When it comes to the courts, Senate Judiciary Committee Chair Chuck Grassley (R-IA) fights dirty. During the Obama administration, Republicans withheld their “blue slips,” the slips each home state Senator uses to express approval of a nominee, to block judicial nominations. After D.C. Circuit Judge Merrick Garland’s nomination to the Supreme Court, Grassley and Senate Majority Leader Mitch McConnell (R-KY) wouldn’t even give him a confirmation hearing.
Under the Trump administration, Grassley’s reversed course. He torched the blue slip process in January and steamrolled Sen. Tammy Baldwin (D-WI) over serious objections to a particularly unqualified judicial nominee in February. Now, he’s taken it one step further: Despite both Sen. Ron Wyden (D-OR) and Sen. Jeff Merkeley (D-OR) refusing to return blue slips, the GOP forged ahead, forcing a confirmation hearing.
Republicans used the blue slip process religiously, regardless of the nominee, the urgency of judicial vacancies, and the length of time since nomination. As People for the American Way pointed out:
Unilaterally changing the rules based solely on who it benefits is the antithesis of the rule of law, and it is toxic to a democracy. How ironic it is that this is happening in the Judiciary Committee, which is tasked to make sure our future judges will protect the rule of law.
The judicial nominee for which Grassley’s deviated so sharply, Ryan Bounds, is a true threat to the integrity of the judiciary. A nominee to the Ninth Circuit Court of Appeals—that’s Alaska, Arizona, California, Guam, Hawaii, Montana, Nevada, the Northern Mariana Islands, Oregon, Washington—another cookie-cutter conservative jurist with no qualms about ruling on party lines instead of legal precedent.
Republican Congressmen Greg Walden, whose chief of staff is Bounds’s sister, called Bounds “the rare Oregonian with a sincere commitment to conservative jurisprudence.” As one Oregonian journalist wrote, “President Donald Trump’s nominee for the Ninth Circuit [Ryan Bounds] could act as an advocate for Trump’s immigration agenda, according to lawyers who know him.”
A group of “32 national, state and local advocacy organizations representing the interests of lesbian, gay, bisexual and transgender (LGBT) people and everyone living with HIV” wrote a letter enumerating—among other things—concerns stemming from his derogatory remarks about people of color, efforts to end discrimination, and opposition to addressing campus sexual assault.
The Alliance for Justice pulled out some of Bounds’s writing, and it sure seems like he may be the judge whose rhetoric and general views are closest to Trump. Bounds argued that affinity groups and their advocacy efforts “seem always to contribute more to restricting consciousness, aggravating intolerance, and pigeonholing cultural identities than many a Nazi bookburning.”
Not enough for you? Bounds actually opposes the existence of affinity groups on campus altogether: According to Bounds, the “existence of ethnic organizations is no inevitable prerequisite to maintaining a diverse community—white students, after all, seem to be doing all right without an Aryan Student Union.”

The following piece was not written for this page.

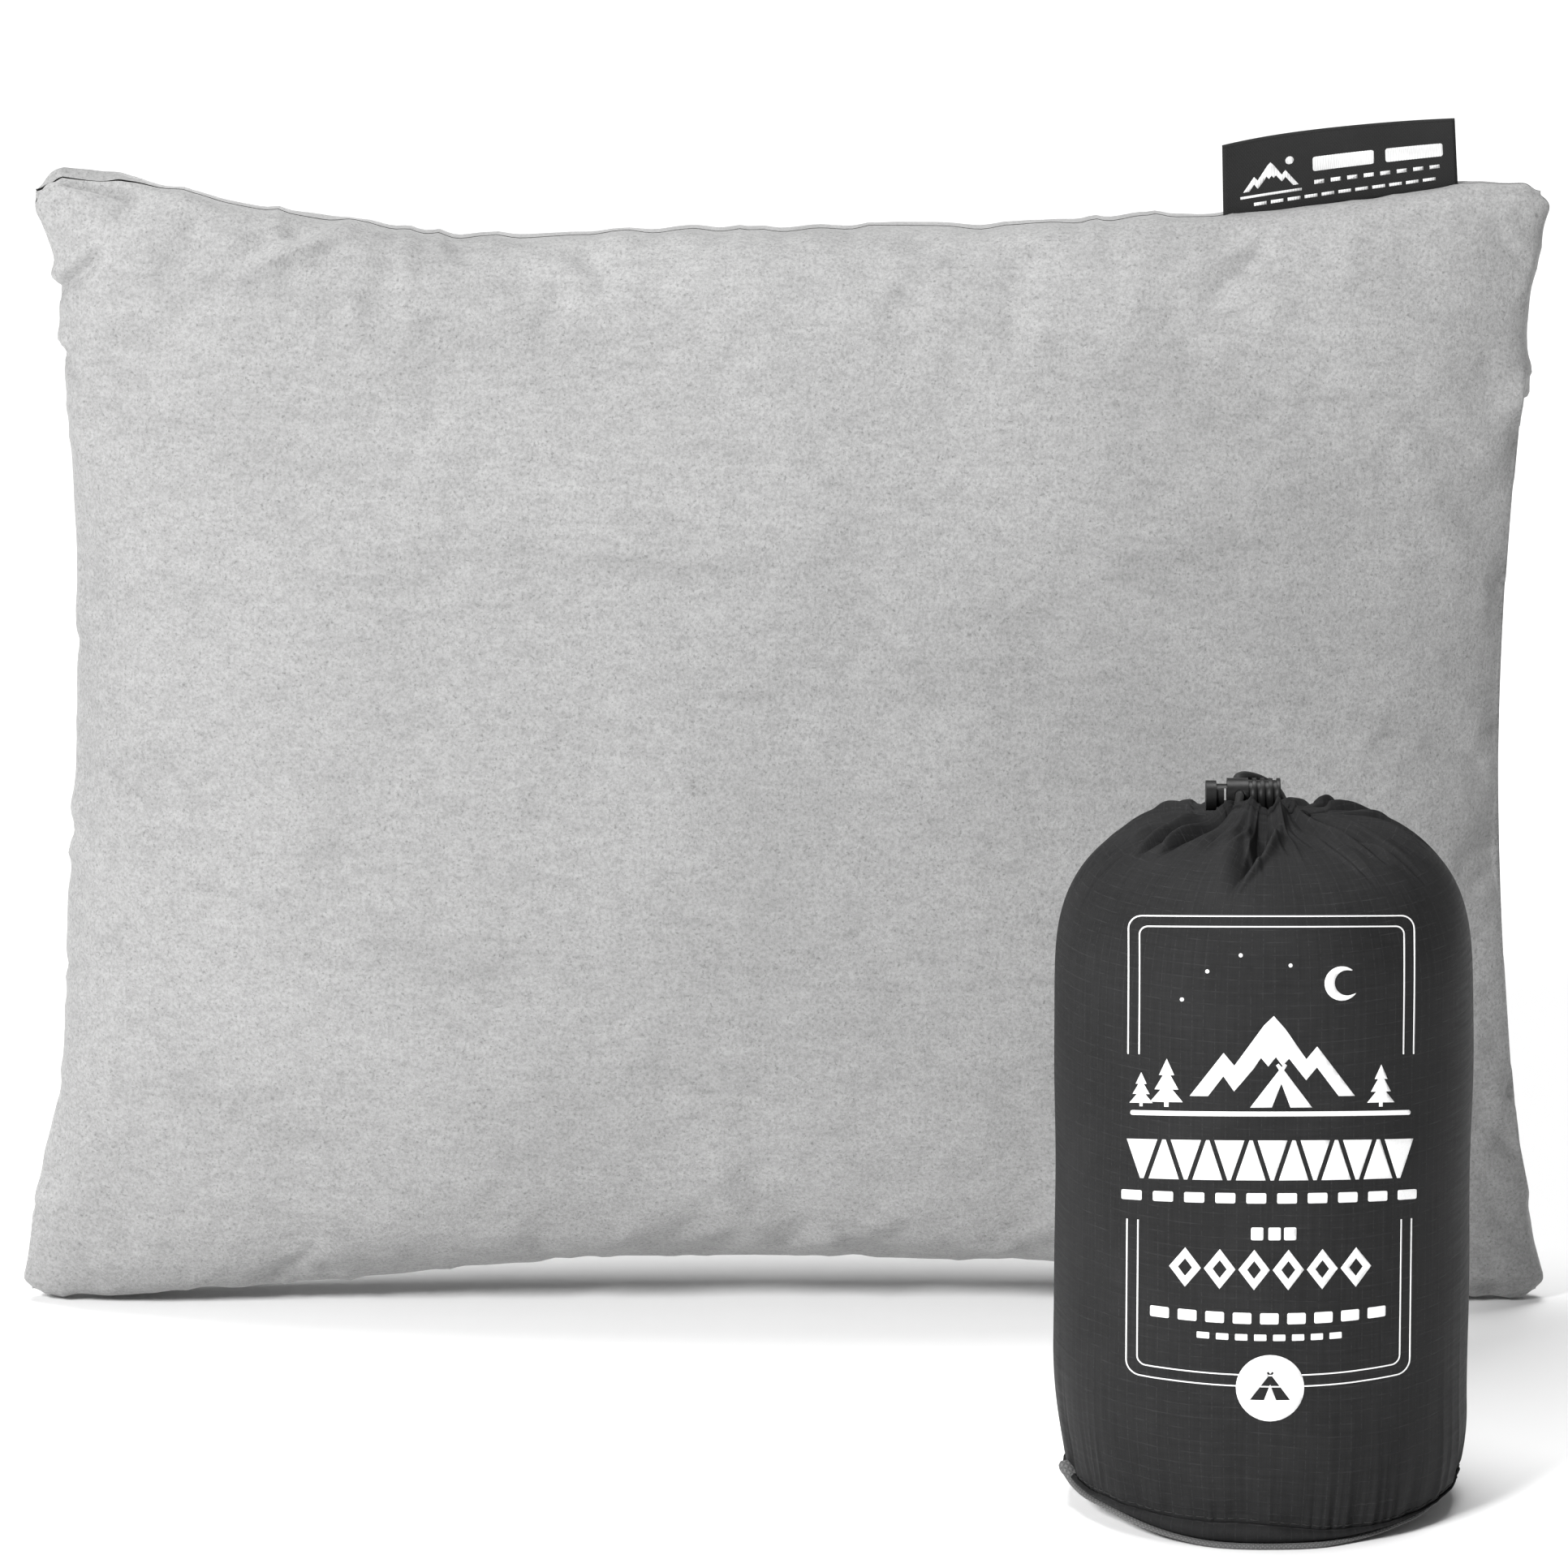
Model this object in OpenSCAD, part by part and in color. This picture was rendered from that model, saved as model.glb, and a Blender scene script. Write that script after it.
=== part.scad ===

Bounds also bemoaned the plight of the white male—he was ahead of his time, really, but used language from another century—in decrying social justice proponents as believing their “opponent is the white male and his coterie of meanspirited lackeys: ‘oreos,’ ‘twinkies,’ ‘coconuts,’ and the like.”
Trump, McConnell, and Grassley want to fill the judiciary with white men just like Bounds. Or worse. They’re well on their way, and bragging about it. Reminder: Federal judges have lifetime appointments. Their rulings live on even longer.
Trump has made quick progress in reshaping federal appeals courts, winning Senate confirmation of 15 nominees to fill vacancies on federal appeals courts. Trump’s Democratic predecessor Barack Obama won confirmation of nine appeals court judges by the same point in his first term.
Trump also has been picking a raft of conservative jurists for lower federal courts and won Senate confirmation last year of Supreme Court Justice Neil Gorsuch.
The regional appeals courts play a major role in shaping U.S. law. The judges hear appeals from federal district courts and usually have the final say, as the U.S. Supreme Court takes up only a tiny proportion of cases.
The appeals courts can set binding precedents on a broad array of issues, including voting rights, gun rights and other divisive social issues.
Now is the time to fight. Given the pace of confirmation, the mid-terms will be too late.